For grilled or sautéed fish, a dry rub is often the most effective way to build flavor. A classic blend includes:

  • Chili powder and smoked paprika for color and warmth.
  • Cumin for that earthy, traditional taco aroma.
  • Garlic powder and onion powder for depth.
  • Salt and black pepper to enhance the natural flavors.
  • A pinch of cayenne if you prefer a bit of heat.

Pat the fish completely dry with paper towels before applying the rub. This ensures the spices stick and, in the case of sautéing, helps create a nice crust.

Marinades and Citrus

If you choose to use a marinade, keep the “soak” time under 30 minutes. A mixture of lime juice, olive oil, cilantro, and minced garlic works wonders. The lime juice brightens the fish, but again, brevity is key to maintaining the correct texture.

How to Cook Fish for Fish Tacos: Three Essential Methods

There are three primary ways to prepare your fish, each offering a distinct experience. Your choice depends on your equipment, your dietary preferences, and the amount of time you have.

The Crispy Beer-Battered Fry

This is the traditional Baja California style. It’s indulgent, crunchy, and provides a wonderful contrast to a cold, crisp cabbage slaw.

To achieve the perfect fry, you need a light, airy batter.
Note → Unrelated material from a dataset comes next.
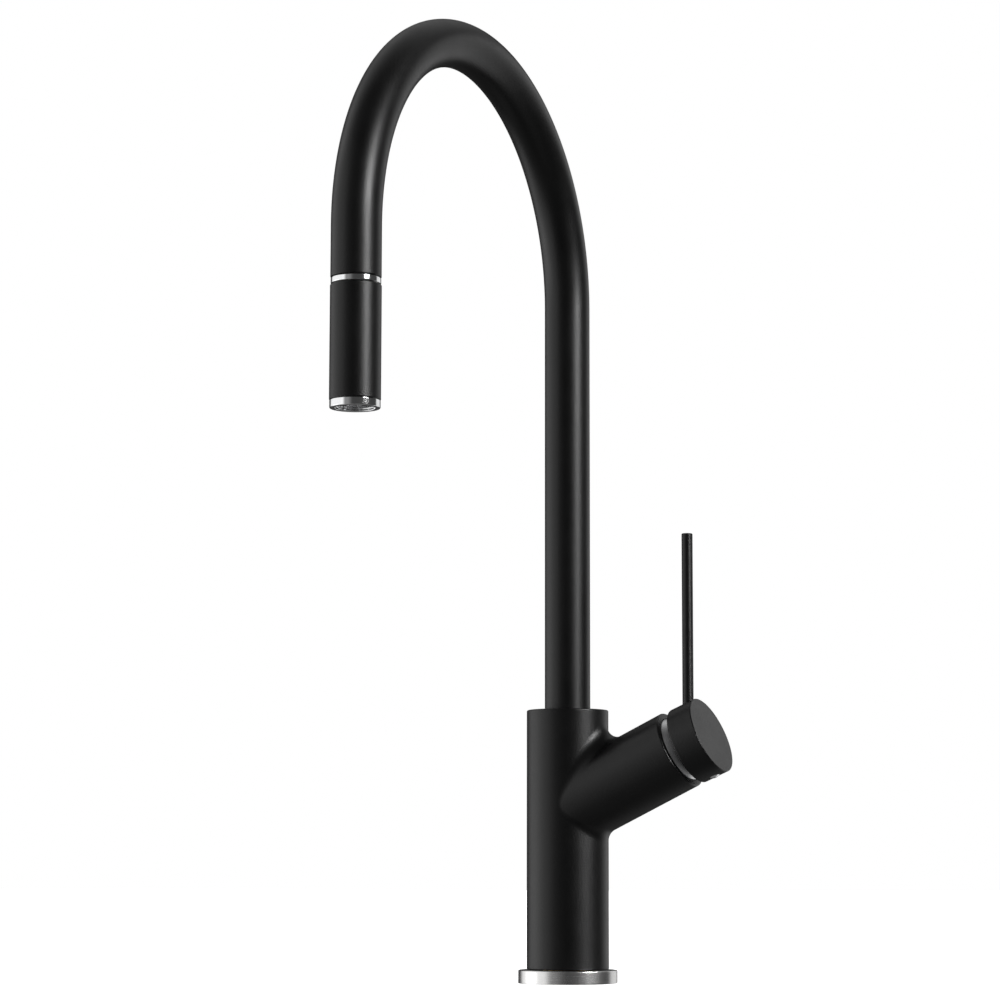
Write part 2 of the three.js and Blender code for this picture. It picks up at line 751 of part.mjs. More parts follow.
function addHose() {
  const riserBottom = shankEnd - 6;
  const riser = rod(hoseRadius, hoseSplit - riserBottom, hoseSides);
  place("hose_riser", riser, "braid", tap, 0, 0, riserBottom);
  const fitting = turned(
    [
      [hoseRadius + gap, hoseFittingLength - 12],
      [hoseRadius + gap, hoseFittingLength],
      [hoseFittingRadius, hoseFittingLength],
      [hoseFittingRadius, 8],
      [hoseRadius - 0.4, 8],
      [hoseRadius - 0.4, 0],
      [2.4, 0],
      [2.4, hoseFittingLength - 12],
      [hoseRadius + gap, hoseFittingLength - 12],
    ].reverse(),
    small,
  );
  place("hose_fitting", fitting, "brass", tap, 0, 0, riserBottom + 12 - hoseFittingLength - gap);
  const overArch = new Gooseneck(hoseSplit + gap, archHeight - gap);
  const archSteps = Math.round((archHeight - hoseSplit + Math.PI * archRadius) / 18);
  place("hose_arch", carried(overArch, archSteps, hoseRadius, hoseSides), "braid", tap);
  const dropLength = archHeight - 2 * gap - hoseEnd;
  place("hose_drop", rod(hoseRadius, dropLength, hoseSides), "braid", tap, 0, -2 * archRadius, hoseEnd);
}

// Spray head ---------------------------------------------------------------------------------------------

const headAxis = new THREE.Group();
headAxis.position.y = -2 * archRadius;
tap.add(headAxis);

const coreBottom = headBottom + 10;
const nippleBottom = ferruleBottom - gap - nippleLength;
const washerBottom = nippleBottom - gap - sealHeight;
const filterHeight = 0.8;
const filterBottom = washerBottom - gap - filterHeight;
const valveBottom = filterBottom - gap - valveLength;

function headCore() {
  const shoulder = headTop - coreBottom;
  const chamber = neckRadius - 1;
  return turned([
    [headBore - gap, 0],
    [headBore - gap, shoulder],
    [neckRadius, shoulder],
    [neckRadius, shoulder + neckLength],
    [nippleRadius + gap, shoulder + neckLength],
    [nippleRadius + gap, filterBottom - gap - coreBottom],
    [valveRadius + gap, filterBottom - gap - coreBottom],
    [valveRadius + gap, valveBottom - gap - coreBottom],
    [4, valveBottom - gap - coreBottom],
    [4, 6],
    [chamber, 6],
    [chamber, 0],
    [headBore - gap, 0],
  ]);
}

// Six through holes on a circle, as tools for a plate that stands on z = 0.
function holeCircle(holeRadius, circleRadius, height) {
  return Array.from({ length: 6 }, (_, i) => {
    const angle = (2 * Math.PI * i) / 6;
    const hole = rod(holeRadius, height + 2 * overshoot, 8);
    return hole.translate(circleRadius * Math.cos(angle), circleRadius * Math.sin(angle), -overshoot);
  });
}

function inletFilter() {
  return cut(rod(nippleRadius, filterHeight, small), ...holeCircle(1.1, nippleRadius / 2, filterHeight));
}

const valveSeat = valveBore - 1.7;
const valveLip = 2;
const springLedge = 1;
const springWire = 0.35;

function checkValveBody() {
  return turned(
    [
      [valveRadius, 0],
      [valveRadius, valveLength],
      [valveSeat, valveLength],
      [valveSeat, valveLength - valveLip],
      [valveBore, valveLength - valveLip],
      [valveBore, springLedge],
      [valveSeat, springLedge],
      [valveSeat, 0],
      [valveRadius, 0],
    ],
    small,
  );
}

const poppetTop = valveLength - valveLip - gap;
const poppetThickness = 1.4;

function checkValvePoppet() {
  const disc = valveBore - 2 * gap;
  const underside = poppetTop - poppetThickness;
  const guide = 1;
  return turned(
    [[0, 2], [guide, 2], [guide, underside], [disc, underside], [disc, poppetTop], [0, poppetTop]],
    small,
  );
}

function checkValveSpring() {
  const height = poppetTop - poppetThickness - springLedge - 2 * gap - 2 * springWire;
  const coil = new Coil(valveBore - gap - 2 * springWire, height, 4);
  return carried(coil, 36, springWire, 5);
}

function aeratorRing() {
  const height = aeratorHeight + aeratorSpigot;
  const lip = aeratorRecess - gap;
  const edge = 0.5;
  return turned(
    [
      [aeratorMouth, 0],
      [aeratorRadius - edge, 0],
      [aeratorRadius, edge],
      [aeratorRadius, aeratorHeight],
      [headBore - gap, aeratorHeight],
      [headBore - gap, height],
      [aeratorMouth, height],
      [aeratorMouth, lip],
      [aeratorMouth - 0.8, lip],
      [aeratorMouth - 0.8, lip - 1],
      [aeratorMouth, lip - 1],
      [aeratorMouth, 0],
    ],
    fine,
  );
}

// A cup with its rim down, the rim cut into lugs that let a coin turn it.
function aeratorInsert() {
  const radius = aeratorMouth - gap;
  const cup = turned([
    [radius, 0],
    [radius, insertHeight],
    [0, insertHeight],
    [0, insertRim + 1],
    [radius - insertRimWidth, insertRim + 1],
    [radius - insertRimWidth, 0],
    [radius, 0],
  ]);
  const slots = Array.from({ length: lugCount }, (_, i) => {
    const slot = box(radius, lugSlot, 2 * insertRim).translate(radius, 0, 0);
    return slot.rotateZ((2 * Math.PI * i) / lugCount + lugTurn);
  });
  const flow = rod(1.6, insertHeight + 2 * overshoot, 10).translate(0, 0, -overshoot);
  return cut(cup, ...slots, flow);
}

function aeratorScreen() {
  const radius = aeratorMouth - insertRimWidth - 2 * gap;
  return cut(rod(radius, screenHeight), ...holeCircle(1, radius - 3, screenHeight));
}

function addHeadAndHoseEnd() {
  const ferrule = sleeve(hoseRadius + gap, ferruleRadius, ferruleLength, small);
  place("hose_ferrule", ferrule, "steel", headAxis, 0, 0, ferruleBottom);
  place("hose_nipple", sleeve(3, nippleRadius, nippleLength), "brass", headAxis, 0, 0, nippleBottom);
  place("hose_washer", sleeve(3.2, nippleRadius, sealHeight), "rubber", headAxis, 0, 0, washerBottom);
  const shell = sleeve(headBore, headRadius, headLength, fine);
  place("spray_shell", shell, "black", headAxis, 0, 0, headBottom);
  place("head_core", headCore(), "plastic", headAxis, 0, 0, coreBottom);
  const dockRing = sleeve(neckRadius + gap, dockRingRadius, dockRingHeight, fine);
  place("dock_ring", dockRing, "chrome", headAxis, 0, 0, dockRingBottom);
  place("inlet_filter", inletFilter(), "steel", headAxis, 0, 0, filterBottom);
  place("check_valve_body", checkValveBody(), "plastic", headAxis, 0, 0, valveBottom);
  place("check_valve_poppet", checkValvePoppet(), "blackPlastic", headAxis, 0, 0, valveBottom);
  const springZ = valveBottom + springLedge + gap + springWire;
  place("check_valve_spring", checkValveSpring(), "steel", headAxis, 0, 0, springZ);
  place("aerator_ring", aeratorRing(), "chrome", headAxis, 0, 0, aeratorBottom);
  const insertBottom = aeratorBottom + aeratorRecess;
  place("aerator_insert", aeratorInsert(), "chrome", headAxis, 0, 0, insertBottom);
  place("aerator_screen", aeratorScreen(), "steel", headAxis, 0, 0, insertBottom + insertRim - gap);
  const seal = sleeve(neckRadius - 1.2, aeratorMouth - gap, sealHeight);
  place("aerator_seal", seal, "rubber", headAxis, 0, 0, insertBottom + insertHeight + gap);
}

addBodyAndClamp();
addTails();
addCartridge();
addHandle();
addSpout();
addHose();
addHeadAndHoseEnd();

export default tap;
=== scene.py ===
"""Looks of a pull-down kitchen mixer tap, built round its solid model.

Sizes are in millimetres and become metres when a mesh is made. The body stands on the Z axis with the worktop
at z = 0, the spout reaches towards -Y and the handle branch towards +X.
"""

import json
import math

import bmesh
import bpy
import numpy as np
from mathutils import Matrix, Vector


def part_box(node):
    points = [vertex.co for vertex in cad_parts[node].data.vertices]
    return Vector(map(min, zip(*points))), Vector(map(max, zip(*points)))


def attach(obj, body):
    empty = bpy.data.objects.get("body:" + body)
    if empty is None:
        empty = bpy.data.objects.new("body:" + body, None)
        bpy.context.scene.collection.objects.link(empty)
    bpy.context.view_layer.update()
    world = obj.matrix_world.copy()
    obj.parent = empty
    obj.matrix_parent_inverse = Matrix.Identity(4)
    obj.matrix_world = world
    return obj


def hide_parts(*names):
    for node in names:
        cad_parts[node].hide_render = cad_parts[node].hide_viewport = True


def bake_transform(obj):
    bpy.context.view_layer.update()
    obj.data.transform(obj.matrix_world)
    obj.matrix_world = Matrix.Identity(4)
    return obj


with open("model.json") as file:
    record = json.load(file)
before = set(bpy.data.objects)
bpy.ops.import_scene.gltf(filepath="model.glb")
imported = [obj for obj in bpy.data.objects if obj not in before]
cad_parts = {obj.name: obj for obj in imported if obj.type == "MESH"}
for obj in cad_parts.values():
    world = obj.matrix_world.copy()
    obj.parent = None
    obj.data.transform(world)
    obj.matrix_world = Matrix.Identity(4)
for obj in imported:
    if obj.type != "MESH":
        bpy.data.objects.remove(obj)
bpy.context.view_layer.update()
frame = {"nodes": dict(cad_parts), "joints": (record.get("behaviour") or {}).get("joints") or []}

MM = 0.001
TURN = 2 * math.pi
SHARP = math.radians(38)  # a fold steeper than this shows as an edge


# Sizes, most of them taken from the solid model -------------------------------------------------------------

def corners(node):
    low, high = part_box(node)
    return np.array(low) / MM, np.array(high) / MM


def levels(node):
    low, high = corners(node)
    return low[2], high[2]


def radius_of(node):
    low, high = corners(node)
    return (high[0] - low[0]) / 2


def joint(name):
    return next(entry for entry in frame["joints"] if entry["name"] == name)


GAP = 0.3  # between pieces that touch, turn or slide

TUBE_RADIUS = radius_of("spout_tube")
TUBE_WALL = 1.3
TUBE_FOOT = levels("spout_tube")[0]
ARCH_TOP = levels("spout_tube")[1]
HEAD_Y = (corners("spray_shell")[0][1] + corners("spray_shell")[1][1]) / 2
ARCH_RADIUS = -HEAD_Y / 2
ARCH_HEIGHT = ARCH_TOP - ARCH_RADIUS - TUBE_RADIUS
MOUTH = levels("dock_ring")[1] + GAP

BODY_RADIUS = 22.4
BODY_FOOT = levels("body_casting")[0]
BODY_TOP = levels("upper_swivel_bush")[1]
SOCKET_RADIUS = radius_of("upper_swivel_bush") + GAP
SOCKET_FLOOR = levels("thrust_washer")[0] - GAP
SHANK_RADIUS = radius_of("shank")
SHANK_CEILING = levels("shank")[1] + GAP
HOSE_WAY = 5.9  # radius of the way through the body for the hose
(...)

Using cold beer (like a light lager) is the secret. The carbonation and cold temperature create tiny bubbles that expand when hitting the hot oil, resulting in a shatteringly crisp coating.

Start by dredging your fish pieces in plain flour. Then, dip them into a batter made of flour, cornstarch, baking powder, spices, and cold beer. Fry the fish in neutral oil heated to 375 degrees Fahrenheit. Cook for about 2 to 4 minutes per side until golden brown. Always let the fried fish drain on a wire rack rather than paper towels to prevent the bottom from becoming soggy.

Searing and Pan-Frying

If you want a quicker, lighter option without the mess of deep-frying, pan-searing is the way to go. This method is best for fillets of tilapia, snapper, or cod.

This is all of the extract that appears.